A Study on Interaction Complexity and Time
Leonardo Germán Loza Bonora, Julián Grigera, Helmut Degen
TL;DR
This study investigates how the Big I notation for interaction complexity can be linked to execution time by deriving average per-step times from a controlled user study (n=100) of a movie-ticket Booking UI with two designs. By defining a consistent step-based model and calculating both quadratic and linear growth in interaction steps, the authors estimate a mean interaction speed around 1.05 IS/sec and relate Big I to practical time estimates via KLM benchmarks. The results demonstrate a path to translating early design complexity into time forecasts, revealing learning effects and cognitive-load differences across UI variants, and highlighting limits and future work for task-type generalization. The work provides a quantitative bridge between early UX concepts and time-based performance metrics, enabling more informed design choices in the lo-fi to production transition.
Abstract
Testing Web User Interfaces (UIs) requires considerable time and effort and resources, most notably participants for user testing. Additionally, the tests results may demand adjustments on the UI, taking further resources and testing. Early tests can make this process less costly with the help of low fidelity prototypes, but it is difficult to conduct user tests on them, and recruiting participants is still necessary. To tackle this issue, there are tools that can predict UI aspects like interaction time, as the well-known KLM model. Another aspect that can be predicted is complexity, and this was achieved by the Big I notation, which can be applied to early UX concepts like lo-fi wireframes. Big I assists developers in estimating the interaction complexity, specified as a function of user steps, which are composed of abstracted user actions.

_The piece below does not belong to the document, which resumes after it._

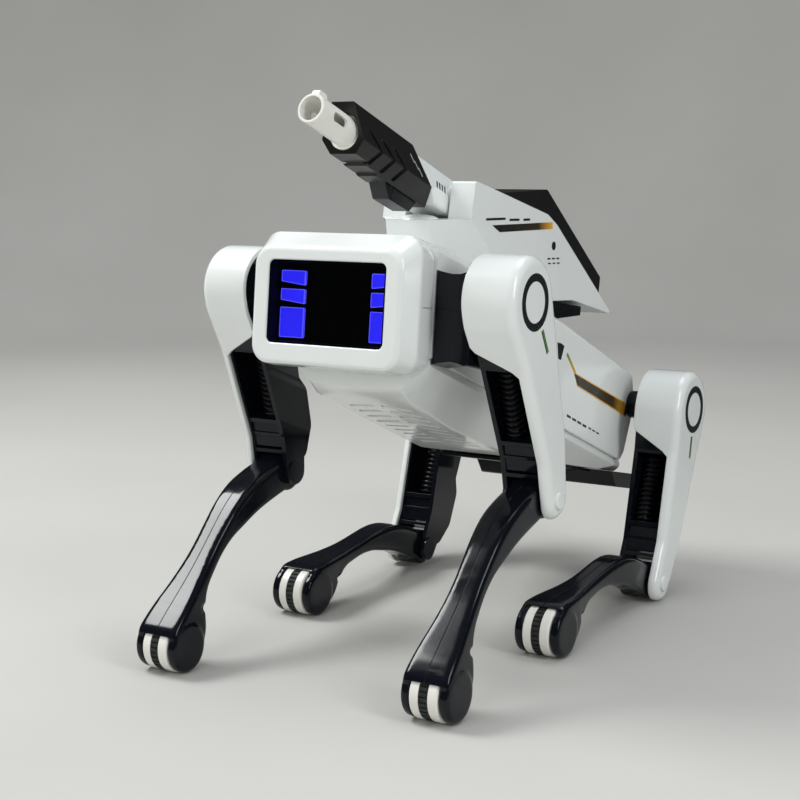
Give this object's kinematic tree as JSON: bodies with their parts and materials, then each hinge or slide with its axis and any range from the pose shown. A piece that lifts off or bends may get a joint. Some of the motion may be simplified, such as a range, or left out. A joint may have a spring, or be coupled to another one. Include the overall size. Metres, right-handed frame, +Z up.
{
  "type": "robot dog toy",
  "caption": "Walking robot dog toy: white pitched body, screen face with block eyes, jointed legs ending in small wheels, and a ball launcher on its back",
  "frame": {"origin": "middle of the footprint on the floor, under the centre of the overall box", "axes": "+X is the dog's left, the dog looks along -Y, +Z is up"},
  "size_m": [0.178, 0.311, 0.2739],
  "materials": {
    "white_shell": "gloss",
    "black_gloss": "gloss",
    "black_satin": "satin",
    "warm_white": "satin",
    "dark_cover": "satin",
    "window_black": "polished",
    "blue_light": "lit",
    "tread_rubber": "ribbed",
    "steel_pin": "brushed",
    "circuit": "solder mask",
    "cell_wrap": "shrink wrap",
    "motor_case": "plain"
  },
  "bodies": {
    "trunk": {"face_bezel": "white_shell", "display_window": "window_black", "eye_lights": "blue_light", "display_board": "circuit", "head_shell": "white_shell", "back_shell": "white_shell", "belly_shell": "white_shell", "chassis_tray": "black_satin", "hip_housings": "black_satin", "hip_motors": "motor_case", "battery_pack": "cell_wrap", "battery_door": "black_satin", "main_board": "circuit", "body_screws": "steel_pin", "launcher_shell": "white_shell", "launcher_bracket": "black_satin"},
    "barrel": {"barrel_shroud": "dark_cover", "muzzle": "warm_white", "underbarrel_block": "black_satin", "barrel_housing": "white_shell", "barrel_pin": "steel_pin"},
    "lid": {"hopper_cover": "dark_cover"},
    "switch": {"power_switch": "black_satin"},
    "fl_thigh": {"fl_thigh_shell": "white_shell", "fl_thigh_frame": "black_satin", "fl_thigh_spring": "black_satin", "fl_hip_shaft": "steel_pin"},
    "fl_shank": {"fl_shank_outer": "black_gloss", "fl_shank_inner": "black_gloss", "fl_shank_pins": "steel_pin"},
    "fl_wheel": {"fl_foot_wheel": "warm_white", "fl_foot_tread": "tread_rubber"},
    "fr_thigh": {"fr_thigh_shell": "white_shell", "fr_thigh_frame": "black_satin", "fr_thigh_spring": "black_satin", "fr_hip_shaft": "steel_pin"},
    "fr_shank": {"fr_shank_outer": "black_gloss", "fr_shank_inner": "black_gloss", "fr_shank_pins": "steel_pin"},
    "fr_wheel": {"fr_foot_wheel": "warm_white", "fr_foot_tread": "tread_rubber"},
    "rl_thigh": {"rl_thigh_shell": "white_shell", "rl_thigh_frame": "black_satin", "rl_thigh_spring": "black_satin", "rl_hip_shaft": "steel_pin"},
    "rl_shank": {"rl_shank_outer": "black_gloss", "rl_shank_inner": "black_gloss", "rl_shank_pins": "steel_pin"},
    "rl_wheel": {"rl_foot_wheel": "warm_white", "rl_foot_tread": "tread_rubber"},
    "rr_thigh": {"rr_thigh_shell": "white_shell", "rr_thigh_frame": "black_satin", "rr_thigh_spring": "black_satin", "rr_hip_shaft": "steel_pin"},
    "rr_shank": {"rr_shank_outer": "black_gloss", "rr_shank_inner": "black_gloss", "rr_shank_pins": "steel_pin"},
    "rr_wheel": {"rr_foot_wheel": "warm_white", "rr_foot_tread": "tread_rubber"}
  },
  "joints": [
    {"name": "fl_hip", "type": "hinge", "parent": "trunk", "child": "fl_thigh", "pos_m": [0.0608, -0.07378, 0.179], "axis": [1, 0, 0], "range_deg": [-20, 20], "stiffness_Nm_per_rad": 3},
    {"name": "fl_knee", "type": "hinge", "parent": "fl_thigh", "child": "fl_shank", "pos_m": [0.0728, -0.04832, 0.08333], "axis": [1, 0, 0], "range_deg": [-15, 20], "stiffness_Nm_per_rad": 3},
    {"name": "fl_wheel_spin", "type": "hinge", "parent": "fl_shank", "child": "fl_wheel", "pos_m": [0.0728, -0.1377, 0.0124], "axis": [1, 0, 0], "continuous": true},
    {"name": "fr_hip", "type": "hinge", "parent": "trunk", "child": "fr_thigh", "pos_m": [-0.0608, -0.07378, 0.179], "axis": [1, 0, 0], "range_deg": [-20, 20], "stiffness_Nm_per_rad": 3},
    {"name": "fr_knee", "type": "hinge", "parent": "fr_thigh", "child": "fr_shank", "pos_m": [-0.0728, -0.05286, 0.08224], "axis": [1, 0, 0], "range_deg": [-15, 20], "stiffness_Nm_per_rad": 3},
    {"name": "fr_wheel_spin", "type": "hinge", "parent": "fr_shank", "child": "fr_wheel", "pos_m": [-0.0728, -0.14309, 0.0124], "axis": [1, 0, 0], "continuous": true},
    {"name": "rl_hip", "type": "hinge", "parent": "trunk", "child": "rl_thigh", "pos_m": [0.0608, 0.12389, 0.10165], "axis": [1, 0, 0], "range_deg": [-12, 25], "stiffness_Nm_per_rad": 3},
    {"name": "rl_knee", "type": "hinge", "parent": "rl_thigh", "child": "rl_shank", "pos_m": [0.0728, 0.0833, 0.01135], "axis": [1, 0, 0], "range_deg": [-15, 20], "stiffness_Nm_per_rad": 3},
    {"name": "rl_wheel_spin", "type": "hinge", "parent": "rl_shank", "child": "rl_wheel", "pos_m": [0.0728, -0.03079, 0.0124], "axis": [1, 0, 0], "continuous": true},
    {"name": "rr_hip", "type": "hinge", "parent": "trunk", "child": "rr_thigh", "pos_m": [-0.0608, 0.12389, 0.10165], "axis": [1, 0, 0], "range_deg": [-12, 25], "stiffness_Nm_per_rad": 3},
    {"name": "rr_knee", "type": "hinge", "parent": "rr_thigh", "child": "rr_shank", "pos_m": [-0.0728, 0.08174, 0.01207], "axis": [1, 0, 0], "range_deg": [-15, 20], "stiffness_Nm_per_rad": 3},
    {"name": "rr_wheel_spin", "type": "hinge", "parent": "rr_shank", "child": "rr_wheel", "pos_m": [-0.0728, -0.03236, 0.0124], "axis": [1, 0, 0], "continuous": true},
    {"name": "barrel_pitch", "type": "hinge", "parent": "trunk", "child": "barrel", "pos_m": [0, -0.00528, 0.22093], "axis": [1, 0, 0], "range_deg": [-8, 3]},
    {"name": "lid_hinge", "type": "hinge", "parent": "trunk", "child": "lid", "pos_m": [0, 0.02022, 0.2246], "axis": [1, 0, 0], "range_deg": [0, 65]},
    {"name": "power_slide", "type": "slide", "parent": "trunk", "child": "switch", "axis": [0, 0.9744, -0.225], "range_m": [-0.002, 0.002]}
  ]
}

Interaction complexity is expressed in mathematical terms, making the comparison of interaction complexities for various UX concepts easy. However, big I is not able to predict execution time for user actions, which would be very helpful for early assessment of lo-fi prototypes. To address this shortcoming, in this paper we present a study in which we took measurements from real users (n=100) completing tasks in a fictitious website, in order to derive average times per interaction step. Using these results, we were able to study the relationship between interaction complexity and time and ultimately complement big I predictions with time estimates.